Five confessions of a work from home mom.
Oh no, it's ringing. NOOOOOOOOO!

I am scared of the phone. I've become so reliant on email that the phone just seems like a nuisance. An email can be referenced again. When I have been awake since 5am with a baby, and get constant interruptions via my toddler, listening just isn't my strong suit any more. If you want me to get something done correctly, write it down. In the event that we do talk on the phone, I get nervous that surely you are going to hear the chaos that is my home office.  A crying baby, a singing toddler, dogs barking, a splash that was surely something being dropped in the toilet, and me just gritting my teeth because I can't interrupt a conference call with "Stop putting things in the damn toilet!!"

Sigh...

I would rather have office drama, than toddler drama. You never have office drama working from home. However, I get plenty of drama when tiny toddler fingers come creeping along the side of my computer just itching to touch those fancy keys. A firm "NO!" is then followed by wailing that a fire station could be proud of.  The wailing is soon followed by a small body flopping, like a fish out of water, on the carpet next to my feet.

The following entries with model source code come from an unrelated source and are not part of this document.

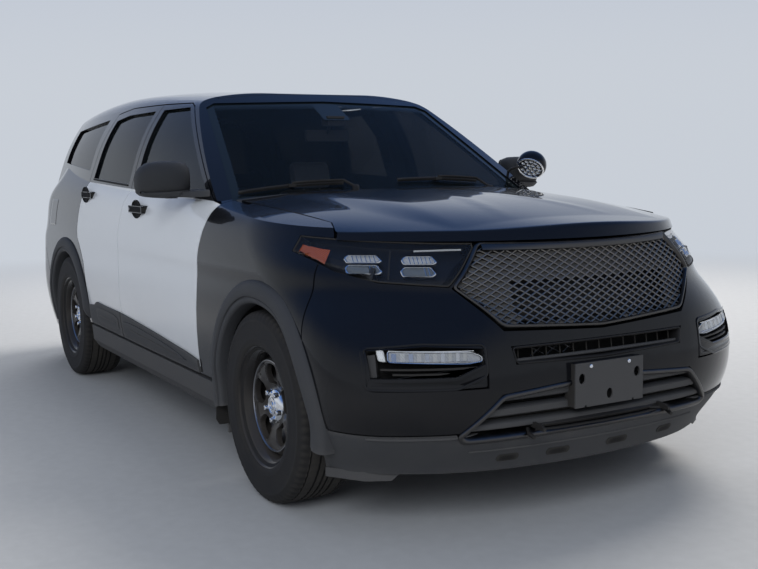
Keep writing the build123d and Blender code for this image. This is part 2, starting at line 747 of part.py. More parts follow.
with BuildPart() as body_side:
    add(left_wall.part)
    add(block(*SIDE_LIMITS), mode=Mode.INTERSECT)
    for low, high in SIDE_NOTCHES:
        add(block(low, high), mode=Mode.SUBTRACT)
    add(plan_prism(ROOF_HALF, 0, 1600, ABOVE), mode=Mode.SUBTRACT)
    add(side_prism(FENDER, PANEL_GAP, FENDER_INNER), mode=Mode.SUBTRACT)
    add(side_prism(FUEL_FLAP, PANEL_GAP, FLAP_INNER), mode=Mode.SUBTRACT)
    add(fender_crest.part, mode=Mode.SUBTRACT)
    add(side_prism(FRONT_DOOR, PANEL_GAP), mode=Mode.SUBTRACT)
    add(side_prism(REAR_DOOR, PANEL_GAP), mode=Mode.SUBTRACT)
    add(side_prism(QUARTER_WINDOW), mode=Mode.SUBTRACT)
    add(side_prism(TAIL_LAMP), mode=Mode.SUBTRACT)
    add(front_prism(TAILGATE_HALF, PANEL_GAP, BEHIND, TAILGATE_FRONT_X + PANEL_GAP), mode=Mode.SUBTRACT)
    add(side_prism(BUMPER_REAR, PANEL_GAP), mode=Mode.SUBTRACT)
    add(front_prism(SCREEN_OUTLINE, 0, 100, 1600), mode=Mode.SUBTRACT)
    add(wheel_space, mode=Mode.SUBTRACT)
    add(section_prism(PILLAR, PILLAR_X - PILLAR_HALF, PILLAR_X + PILLAR_HALF))
save(body_side.part, "body_side_left")
save(mirror(body_side.part, about=Plane.XZ), "body_side_right")

with BuildPart() as fenders:
    add(front_skin.part)
    add(side_prism(FENDER), mode=Mode.INTERSECT)
    add(plan_prism(BONNET_HALF, PANEL_GAP / 2, 1040, 1400), mode=Mode.SUBTRACT)
    add(block(*FENDER_NOTCH), mode=Mode.SUBTRACT)
    add(front_prism(SCREEN_OUTLINE, 2, 900, 1200), mode=Mode.SUBTRACT)
    add(front_prism(HEADLAMP, PANEL_GAP / 2, LAMP_BACK, AHEAD), mode=Mode.SUBTRACT)
    add(wheel_space, mode=Mode.SUBTRACT)
save(fenders.part, "front_fenders")

with BuildPart() as front_bumper:
    add(front_skin.part)
    add(block(*BUMPER_LIMITS), mode=Mode.INTERSECT)
    add(side_prism(FENDER, PANEL_GAP), mode=Mode.SUBTRACT)
    for half in (HEADLAMP, RUNNING_LAMP, GRILLE_HALF, SLOT_HALF, INTAKE_HALF):
        add(front_prism(half, PANEL_GAP / 2, LAMP_BACK, AHEAD), mode=Mode.SUBTRACT)
    add(wheel_space, mode=Mode.SUBTRACT)
save(front_bumper.part, "front_bumper")

with BuildPart() as front_valance:
    add(front_skin.part)
    add(block(*VALANCE_LIMITS), mode=Mode.INTERSECT)
    add(front_prism(INTAKE_HALF, PANEL_GAP / 2, LAMP_BACK, AHEAD), mode=Mode.SUBTRACT)
    add(wheel_space, mode=Mode.SUBTRACT)
save(front_valance.part, "front_valance")

with BuildPart() as rear_bumper:
    add(lower_outer)
    add(side_prism(BUMPER_REAR), mode=Mode.INTERSECT)
    add(lower_form(TAIL_WALL), mode=Mode.SUBTRACT)
    add(wheel_space, mode=Mode.SUBTRACT)
save(rear_bumper.part, "rear_bumper")

with BuildPart() as tail_lamp:
    add(left_wall.part)
    add(side_prism(TAIL_LAMP), mode=Mode.INTERSECT)
    add(front_prism(TAILGATE_HALF, PANEL_GAP, BEHIND, -2000), mode=Mode.SUBTRACT)
save(both_sides(tail_lamp.part), "tail_lamps")

# Wheel flares, sill strips and splash guards
with BuildPart() as flares:
    for x in (FRONT_AXLE_X, REAR_AXLE_X):
        with Locations((x, FLARE_MIDDLE_Y, TYRE_RADIUS)):
            Cylinder(FLARE_RADIUS, FLARE_DEPTH, rotation=(90, 0, 0))
            Cylinder(
                ARCH_RADIUS - PANEL_GAP, FLARE_DEPTH, rotation=(90, 0, 0), mode=Mode.SUBTRACT
            )
    add(block((BEHIND, 0, -200), (AHEAD, BEYOND, FLARE_FOOT_Z)), mode=Mode.SUBTRACT)
    add(lower_outer, mode=Mode.SUBTRACT)
save(both_sides(flares.part), "arch_flares")

with BuildPart() as sill:
    add(section_prism(SILL, *SILL_SPAN))
    for low, high in SILL_ENDS:
        add(block(low, high))
save(both_sides(sill.part), "sill_cladding")

# Lamps, grille and intake
lamp_core = lower_form(LAMP_DEPTH)

with BuildPart() as front_lamps:
    add(body_form.part)
    add(front_prism(HEADLAMP, 0, LAMP_BACK + PANEL_GAP, AHEAD), mode=Mode.INTERSECT)
    add(lamp_core, mode=Mode.SUBTRACT)
save(front_lamps.part, "headlamps")

with BuildPart() as running_lamps:
    add(lower_form(LENS_INSET))
    add(front_prism(RUNNING_LAMP, 0, 2000, AHEAD), mode=Mode.INTERSECT)
    add(lamp_core, mode=Mode.SUBTRACT)
save(running_lamps.part, "running_lamps")

with BuildPart() as grille:
    add(lower_form(GRILLE_INSET))
    add(front_prism(GRILLE_HALF, 0, 2200, AHEAD), mode=Mode.INTERSECT)
    add(lamp_core, mode=Mode.SUBTRACT)
save(grille.part, "grille")

with BuildPart() as intake:
    add(lower_form(GRILLE_INSET))
    add(front_prism(INTAKE_HALF, 0, 2200, AHEAD), mode=Mode.INTERSECT)
    add(lamp_core, mode=Mode.SUBTRACT)
    for z in SLAT_GAPS_Z:
        add(block((2100, -SLAT_HALF, z), (AHEAD, SLAT_HALF, z + SLAT_GAP)), mode=Mode.SUBTRACT)
save(intake.part, "lower_intake")

with BuildPart() as plate_bracket:
    add(side_prism(PLATE_SIDE, 0, 0, PLATE_HALF))
    for y, z in PLATE_HOLES:
        with Locations((PLATE_SIDE[0][0], y, z)):
            Cylinder(*PLATE_HOLE, rotation=(0, 90, 0), mode=Mode.SUBTRACT)
    add(front_bumper.part, mode=Mode.SUBTRACT)
    add(intake.part, mode=Mode.SUBTRACT)
save(plate_bracket.part, "plate_bracket")

with BuildPart() as crossbar:
    add(block(*CROSSBAR))
    add(both_sides(block(*CROSSBAR_ARM)))
    add(intake.part, mode=Mode.SUBTRACT)
save(crossbar.part, "crossbar")

# Fixed glass
with BuildPart() as windscreen:
    add(cabin_outer)
    add(screen_form(GLASS_DEPTH), mode=Mode.SUBTRACT)
    add(screen_form(GLASS_DEPTH + SCREEN_THICK), mode=Mode.INTERSECT)
    add(front_prism(SCREEN_OUTLINE, 0, 100, 1600), mode=Mode.INTERSECT)
save(windscreen.part, "windscreen")

with BuildPart() as quarter_glass:
    add(left_glass.part)
    add(side_prism(QUARTER_WINDOW), mode=Mode.INTERSECT)
save(both_sides(quarter_glass.part), "quarter_glass")

# Floor, firewall and wheel wells
with BuildPart() as floor_pan:
    add(side_prism(FLOOR, 0, 0, FLOOR_HALF))
    add(side_prism(FIREWALL, 0, 0, FLOOR_HALF))
    add(block(*FLOOR_TAIL))
    add(wheel_space, mode=Mode.SUBTRACT)
save(floor_pan.part, "floor_pan")

with BuildPart() as wheel_wells:
    skin, rim_sheet = WELL_SHEET
    for x, inner in WELLS:
        for side in (-1, 1):
            with Locations((x, side * (inner + WELL_OUTER) / 2, TYRE_RADIUS)):
                Cylinder(ARCH_RADIUS - 1, WELL_OUTER - inner, rotation=(90, 0, 0))
            with Locations((x, side * (inner + skin + WELL_OUTER + 20) / 2, TYRE_RADIUS)):
                Cylinder(
                    ARCH_RADIUS - 1 - rim_sheet,
                    WELL_OUTER + 20 - inner - skin,
                    rotation=(90, 0, 0),
                    mode=Mode.SUBTRACT,
                )
    add(block((BEHIND, -BEYOND, -200), (AHEAD, BEYOND, WELL_FOOT_Z)), mode=Mode.SUBTRACT)
save(wheel_wells.part, "wheel_wells")

# Running gear
with BuildPart() as tyre:
    with BuildSketch(Plane.XZ):
        with BuildLine():
            Polyline(*TYRE_SECTION, close=True)
        make_face()
    revolve(axis=Axis.Z)

with BuildPart() as rim:
    with BuildSketch(Plane.XZ):
        with BuildLine():
            Polyline(*RIM_SECTION, close=True)
        make_face()
    revolve(axis=Axis.Z)
    with BuildSketch():
        with PolarLocations(0, RIM_WINDOW_COUNT):
            Polygon(*RIM_WINDOW, align=None)
        fillet(vertices(), RIM_WINDOW_CORNER)
    extrude(amount=RIM_REACH, both=True, mode=Mode.SUBTRACT)

for end, x in (("front", FRONT_AXLE_X), ("rear", REAR_AXLE_X)):
    for hand, side in (("left", 1), ("right", -1)):
        spot = Location((x, side * HALF_TRACK, TYRE_RADIUS), (-90 * side, 0, 0))
        save(rim.part.moved(spot), f"rim_{end}_{hand}")
        save(tyre.part.moved(spot), f"tyre_{end}_{hand}")

with BuildPart() as knuckle:
    with Locations(HUB[0]):
        Cylinder(*HUB[1], rotation=(90, 0, 0))
    for middle, size in (UPRIGHT, STEERING_ARM):
        with Locations(middle):
            Box(*size)
save(knuckle.part, "front_knuckle_left")
save(mirror(knuckle.part, about=Plane.XZ), "front_knuckle_right")

for name, member, bars in (
    ("front_subframe", FRONT_MEMBER, FRONT_BARS),
    ("rear_subframe", REAR_MEMBER, REAR_BARS),
):
    with BuildPart() as subframe:
        add(block(*member))
        for start, end, radius in bars:
            add(both_sides(rod(start, end, radius)))
    save(subframe.part, name)

with BuildPart() as exhaust:
    add(rod(*EXHAUST_PIPE))
    add(block(*SILENCER))
save(exhaust.part, "exhaust")

# Plain blocks: engine with its gearbox, cooling pack and load floor
for name, corners in (
    ("engine_block", ENGINE),
    ("radiator", COOLING_PACK),
    ("load_panel", LOAD_PANEL),
):
    save(block(*corners), name)

# Cabin
save(side_prism(DASH, 0, 0, DASH_HALF), "dashboard")

with BuildPart() as seats:
    for low, high in CUSHIONS:
        add(block(low, high))
    for middle, size, lean in BACKS:
        with Locations(Location(middle, (0, lean, 0))):
            Box(*size)
save(seats.part, "seats")

with BuildPart() as steering_wheel:
    with Locations(Location(STEERING_PLACE, (0, STEERING_LEAN, 0))):
        Torus(*STEERING_RING)
        Cylinder(*STEERING_BOSS)
        Box(*STEERING_SPOKE)
save(steering_wheel.part, "steering_wheel")

# Outside fittings
with BuildPart() as door_mirror:
    with Locations(MIRROR_SHELL[0]):
        Box(*MIRROR_SHELL[1])
    fillet(door_mirror.edges(), MIRROR_CORNER)
    add(block(*MIRROR_ARM))
save(door_mirror.part, "mirror_left")
save(mirror(door_mirror.part, about=Plane.XZ), "mirror_right")

with BuildPart() as spotlight:
    rim_front = (SPOTLIGHT_RIM, SPOTLIGHT_HALF_DEPTH)
    shoulder, crown = SPOTLIGHT_BACK
    with BuildSketch(Plane.XZ):
        with BuildLine():
            Line((0, SPOTLIGHT_HALF_DEPTH), rim_front)
            Line(rim_front, (SPOTLIGHT_RIM, 0))
            ThreePointArc((SPOTLIGHT_RIM, 0), shoulder, crown)
            Line(crown, (0, crown[1]))
            Line((0, crown[1]), (0, SPOTLIGHT_HALF_DEPTH))
        make_face()
    revolve(axis=Axis.Z)
spotlight_place = Location(SPOTLIGHT_PLACE, (0, SPOTLIGHT_TURN, 0))
save(spotlight.part.moved(spotlight_place), "spotlight")
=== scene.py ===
"""Police SUV: paint, glass, lamps, wheels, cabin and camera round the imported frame."""

import logging
import math
from dataclasses import dataclass, field
from enum import Enum
from typing import Callable, Iterable, Optional, Sequence, Union

import bmesh
import bpy
import numpy
from mathutils import Matrix, Vector
from mathutils.bvhtree import BVHTree


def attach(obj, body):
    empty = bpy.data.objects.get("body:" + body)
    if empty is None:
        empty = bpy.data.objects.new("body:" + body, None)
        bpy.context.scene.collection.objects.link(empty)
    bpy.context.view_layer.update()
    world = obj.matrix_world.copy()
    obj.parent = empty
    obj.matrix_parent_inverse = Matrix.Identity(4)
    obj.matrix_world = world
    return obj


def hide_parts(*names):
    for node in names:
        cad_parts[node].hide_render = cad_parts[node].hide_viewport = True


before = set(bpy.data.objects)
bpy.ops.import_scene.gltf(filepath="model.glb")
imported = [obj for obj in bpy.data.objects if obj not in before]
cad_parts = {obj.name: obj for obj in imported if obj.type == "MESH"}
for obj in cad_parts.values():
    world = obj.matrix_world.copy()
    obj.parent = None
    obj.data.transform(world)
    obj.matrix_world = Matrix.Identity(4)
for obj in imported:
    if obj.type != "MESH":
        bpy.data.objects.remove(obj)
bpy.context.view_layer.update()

Colour = tuple[float, float, float]
Place = tuple[float, float, float]
Points = Sequence[Vector]
Outline = Sequence[tuple[float, float]]
Stations = Sequence[Place]
Sections = Sequence[tuple[float, float, float, float, float]]
Column = list[tuple[Vector, Vector]]

SIDES = {"left": 1.0, "right": -1.0}
FRONT_AXLE_X = 1.630
REAR_AXLE_X = -1.395
HALF_TRACK = 0.8495
TYRE_RADIUS = 0.3815
HORIZON = (0.58, 0.62, 0.68)
PAINT_BLACK = (0.0052, 0.0058, 0.0078)
UP = Vector((0, 0, 1))
FACING_NOSE = Matrix(((0, 0, 1), (1, 0, 0), (0, 1, 0))).to_4x4()

log = logging.getLogger("police_suv")


class Edge(Enum):
    """How the edges of a piece are finished."""

    SMOOTH = 180.0
    SOFT = 50.0
    CRISP = 30.0


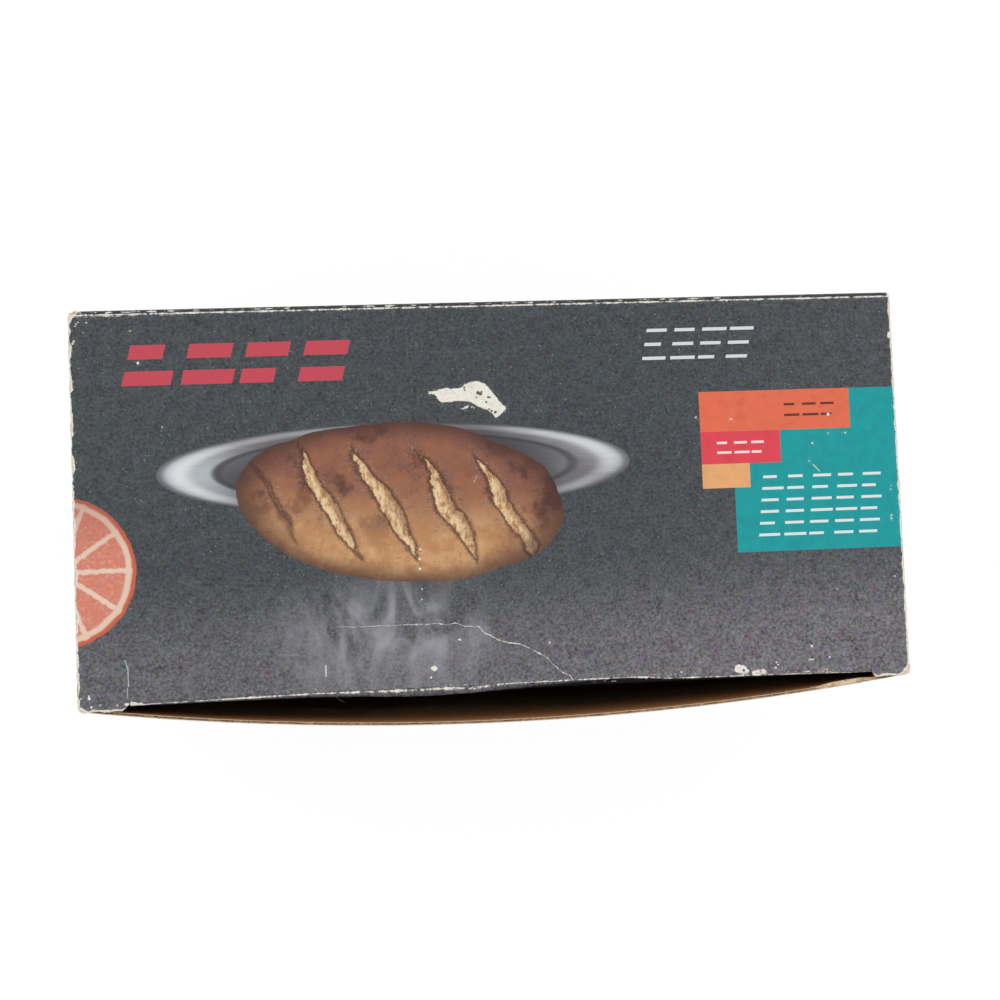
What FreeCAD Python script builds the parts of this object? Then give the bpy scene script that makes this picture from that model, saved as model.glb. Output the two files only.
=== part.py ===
import FreeCAD, Part
import math
import os

# A closed carton of fluted board with a tuck top. Lengths are in millimetres and angles in degrees.
# The origin is the middle of the base. X runs along the box, Y from the tuck wall to the hinge wall
# and Z is up.
length = 304.0
width = 144.0
height = 190.0

# The board, from its printed face inwards. The medium's thickness is measured across the board.
print_sheet = 0.35
flute_height = 1.0
liner_sheet = 0.25
medium_sheet = 0.22
flute_pitch = 4.1
board = print_sheet + flute_height + liner_sheet

# A crease crushes the board and bends its printed face round a radius. A fold that works leaves a gap
# between the crushed strip and the panel that moves.
crease_radius = 2.0
crease_board = 1.2
fold_gap = 0.3

# The lid lies over the dust flaps and over the cut edge of the tuck wall.
lid_rest_gap = 0.3
lid_side_setback = 0.2
left_ear = 18.0
right_ear = 14.5
slit_gap = 0.3
tuck_shoulder_setback = 1.6

# The tuck flap hangs inside the tuck wall and leans inwards. Its crease lies behind the front of the ears.
tuck_inset = 1.8
tuck_flap_length = 40.0
tuck_side_clearance = 1.5
tuck_corner_radius = 16.0
tuck_fold_angle = 105.0

# The tuck wall is an empty box's long wall, bowed out along its free edge.
wall_bow = 10.6
bow_allowance = 0.1

# Dust flaps fold in from the side walls under the lid.
dust_flap_length = 65.0
dust_front_setback = 9.6
dust_back_setback = 4.2
dust_front_taper = 3.0
dust_back_slope_share = 0.5
dust_corner_radius = 7.0

# The maker's joint: a tab on the right wall is glued inside the hinge wall.
tab_width = 30.0
tab_end_setback = 8.0
tab_end_taper = 9.0
glue_film = 0.1
joint_edge_setback = 0.5
joint_glue_width = 18.0
joint_glue_margin = 20.0

# The base is glued shut: two short flaps inside, a long one over them and a long one outside.
minor_flap_length = 66.0
minor_side_clearance = 1.0
inner_flap_length = 116.0
outer_flap_setback = 1.0
long_flap_end_setback = 0.6
glue_bead_width = 6.0
glue_bead_margin = 18.0
outer_bead_count = 4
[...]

I panic. Is she having a seizure? Nope just being dramatic.
I don't appreciate the comparison.
I feel incredibly guilty, all the time. You don't need an office to feel guilty.  My babysitter is usually Sesame Street or if I need more than 50 minutes, Frozen or Tangled. I feel guilty for probably causing future learning disorders, because you aren't supposed to sit your kid in front of a TV until they are at least 2. Then when I am playing with my kid, and I hear the ding of my emails coming into my phone, I feel guilty that I am not taking care of business. I continually "should" on myself. I should be working. I should be engaging with the kids. I should be sitting on a beach somewhere sipping a margarita...
No guilt here!

I miss my work lunches and breaks.  There is zero time for myself working from home. Nap time = work. Bed time = work. Weekends = work. Working from home means being logged in whenever I get a spare moment, which is for 1 hour from 1-2pm or after 9pm at night. This can really take my bitchiness to a whole new level. So about that margarita...
At least I don't have to deal with crappy office equipment.
 
I wouldn't change it for anything. It's stressful, chaotic, and exhausting. I am on call as mom and worker 24/7. I spend all day with my kids, which makes me want to scream, but I get to see the baby do a push up on tummy time for the first time, I get to hear the toddler's new words "Oh cool!" and I get to wear my yoga pants all day.  What's not to love?

I love this little guy and his mastery of head holding!